According to the government, one in three women don't take up their appointment for a smear test due to a wide range of reasons - including fear of pain, previous trauma, embarrassment or a lack of understanding about what's involved.

Notable in the NHS GGC press release was a missing word: women. "Women" is mentioned once - to repeat that one in three statistic. Other than that, the health board talks of "people" or "those at risk". It uses a quote from Dr Linda de Caestecker, the health board's Director of Public Health, which avoids any mention of women.

And it quotes Maree Todd, the newly appointed Women's Health Minister, who is also careful in her comment not to use the word "woman" when talking about cervical screening.

The government and the health board are clearly aiming to be inclusive with this shift in language.

Trans men and non-binary people can have a cervix. Public health officials - and, hopefully, everyone else - don't want to exclude them from health messaging.

Trans people face barriers to accessing health care and report not being listened to by doctors and other health professionals. That's also an issue also widely reported by women, so we share that problem.

Women have to battle to have their health concerns taken seriously by medics. It takes an average of seven and a half years for women to be diagnosed with endometriosis in the UK - you can bet your life if men were suffering debilitating pain, there wouldn't be a near-decade wait for diagnosis and treatment.

Inclusivity is an important thing. But inclusivity is about inviting people in, not excluding people. So should it be with language. Inclusive languages adds, it doesn't take away.

Yet health officials are continuing to fail to come up with a useful way of talking about female health concerns that include everybody and exclude nobody.

Not all women are concerned about the word "women" being dropped. Others take huge offence at the word being erased by health boards, maternity services and other healthcare settings. After decades of fighting for equal rights and the right to have exclusively female concerns taken seriously, it is seen as an affront to have the word "woman" dropped.

It's particularly galling given that the word "man" is still ok. Prostate cancer charities don't talk about "people with prostates" - they just talk about men, even though trans women and non-binary people can have prostates.

In two recent examples, the medical journal The Lancet recently ran the headline "Bodies with vaginas" on its front cover to talk about menstruation but in an article about the prostate it referred to "men". A health website, published two articles on the same day, referring to "human papillomavirus in men" and "human papillomavirus in vulva owners".
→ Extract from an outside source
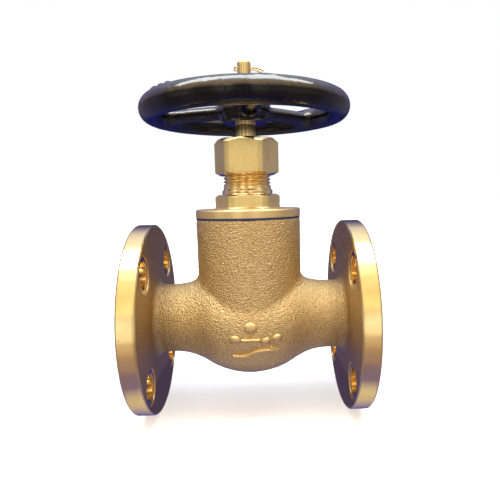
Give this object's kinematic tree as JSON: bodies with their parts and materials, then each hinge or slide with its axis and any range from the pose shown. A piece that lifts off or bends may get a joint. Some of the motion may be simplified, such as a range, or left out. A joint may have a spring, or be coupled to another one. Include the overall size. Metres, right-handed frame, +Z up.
{
  "type": "globe valve",
  "caption": "Flanged bronze globe valve with screwed bonnet, rising stem, hexagon packing nut and round three-spoke handwheel; turning the wheel lifts the disc off its seat.",
  "frame": {"origin": "centre of the inlet flange's face, on the pipe axis", "axes": "+X along the pipe from inlet to outlet, +Z up along the stem axis, which crosses the pipe axis at x = 67 mm"},
  "size_m": [0.134, 0.1212, 0.2075],
  "materials": {
    "cast_bronze": "satin",
    "machined_bronze": "polished",
    "black_enamel": "gloss",
    "joint_sheet": "matte",
    "braided_packing": "matte",
    "plated_steel": "satin",
    "brass_wire": "polished"
  },
  "bodies": {
    "valve_body": {"body": "cast_bronze", "bonnet_gasket": "joint_sheet", "bonnet": "machined_bronze", "packing_seat_ring": "machined_bronze", "packing_ring_1": "braided_packing", "packing_ring_2": "braided_packing", "packing_ring_3": "braided_packing", "packing_ring_4": "braided_packing"},
    "gland": {"gland": "machined_bronze"},
    "packing_nut": {"packing_nut": "machined_bronze"},
    "disc": {"disc": "machined_bronze", "disc_nut": "machined_bronze"},
    "stem": {"stem": "machined_bronze", "handwheel": "black_enamel", "wheel_washer": "plated_steel", "wheel_nut": "machined_bronze", "split_pin": "brass_wire"}
  },
  "joints": [
    {"name": "disc_lift", "type": "slide", "parent": "valve_body", "child": "disc", "axis": [0, 0, 1], "range_m": [0, 0.0099]},
    {"name": "handwheel_turn", "type": "hinge", "parent": "disc", "child": "stem", "pos_m": [0.067, 0, 0.122], "axis": [0, 0, 1], "range_deg": [0, 1190]},
    {"name": "gland_lift", "type": "slide", "parent": "valve_body", "child": "gland", "axis": [0, 0, 1], "range_m": [0, 0.004]},
    {"name": "packing_nut_turn", "type": "hinge", "parent": "gland", "child": "packing_nut", "pos_m": [0.067, 0, 0.096], "axis": [0, 0, 1], "range_deg": [0, 721]}
  ],
  "couplings": [
    {"joint": "handwheel_turn", "follows": "disc_lift", "rad_per_m": 2094.4},
    {"joint": "packing_nut_turn", "follows": "gland_lift", "rad_per_m": 3141.6}
  ]
}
It's a gross double standard to refer to female people by their body parts but allow men more dignity. Yet again, woman are being asked routinely to make allowances that aren't being expected of men.
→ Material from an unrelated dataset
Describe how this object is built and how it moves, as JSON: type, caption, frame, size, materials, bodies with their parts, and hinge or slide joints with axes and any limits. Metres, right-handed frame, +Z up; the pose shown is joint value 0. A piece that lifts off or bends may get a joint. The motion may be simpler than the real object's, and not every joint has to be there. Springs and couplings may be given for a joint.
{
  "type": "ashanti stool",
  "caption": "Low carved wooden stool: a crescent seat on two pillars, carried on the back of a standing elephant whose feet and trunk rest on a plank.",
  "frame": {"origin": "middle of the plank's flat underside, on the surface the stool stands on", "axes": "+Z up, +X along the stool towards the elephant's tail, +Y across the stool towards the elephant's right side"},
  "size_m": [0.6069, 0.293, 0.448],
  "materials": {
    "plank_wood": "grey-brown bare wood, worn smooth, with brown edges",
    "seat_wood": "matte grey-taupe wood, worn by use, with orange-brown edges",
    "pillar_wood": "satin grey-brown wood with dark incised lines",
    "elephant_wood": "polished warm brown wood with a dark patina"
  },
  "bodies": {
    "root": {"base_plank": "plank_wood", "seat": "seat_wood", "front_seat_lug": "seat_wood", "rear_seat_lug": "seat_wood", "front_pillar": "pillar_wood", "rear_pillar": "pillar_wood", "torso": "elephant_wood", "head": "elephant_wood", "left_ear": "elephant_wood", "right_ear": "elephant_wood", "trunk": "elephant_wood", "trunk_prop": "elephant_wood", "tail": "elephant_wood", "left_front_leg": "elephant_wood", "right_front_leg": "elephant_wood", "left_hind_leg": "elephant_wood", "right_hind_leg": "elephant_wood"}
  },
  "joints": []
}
There's another double standard there too, in that some campaigners are against reducing a person to their body parts. So, it doesn't matter what biology a person has - they are still as valid a woman and should be respected as a woman.

On the other hand, campaigners want to be inclusive by dropping the word "woman" in exchange for using biological language.
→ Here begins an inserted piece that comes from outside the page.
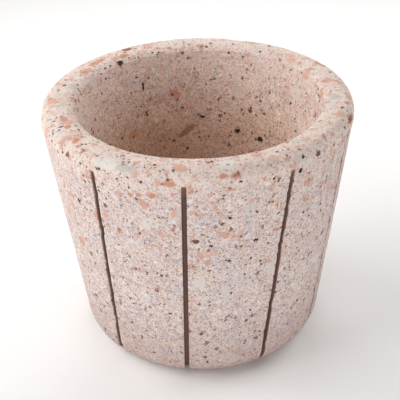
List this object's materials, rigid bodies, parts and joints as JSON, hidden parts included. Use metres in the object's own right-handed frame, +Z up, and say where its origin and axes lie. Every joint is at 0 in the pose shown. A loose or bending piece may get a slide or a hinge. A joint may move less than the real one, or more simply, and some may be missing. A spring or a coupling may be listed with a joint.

It's definitely no easy task for health professionals to develop a language that fits everyone - but it's not impossible and it's vitally important.

We know that not everyone has a firm understanding of biological language. Studies show that low percentages of women - and it has been studies specifically of women - can accurately name all the parts of their reproductive system. So using phrases such as "people with a cervix" isn't going to reach everyone that it needs to reach.

And that's just talking about women, trans men and non binary people who have English as a first language. Imagine trying to navigate a health care system using complex phrases where you don't speak the language.

The problem for public health officials is that this issue - rather than the vital health message itself - is what will generate headlines.

In June the Scottish Government revealed that errors in the country's cervical screening programme had been linked to the death of a woman from cervical cancer. Last month it was found that another two women had died of cervical cancer after being wrongly excluded from Scotland's screening programme.

The government's communications at the time used the word "woman". It couldn't have done anything else. Had it chosen to use "people" or "people with cervixes" then the vital information being shared would have been overshadowed by a rammy about the language used.

This time the Scottish Government has chosen to risk the rammy. There has to be a better, more effective and more inclusive way to frame healthcare language.

Maybe some men could come up with it. Women's work is never done but it would be nice if the people with penises could lend a hand.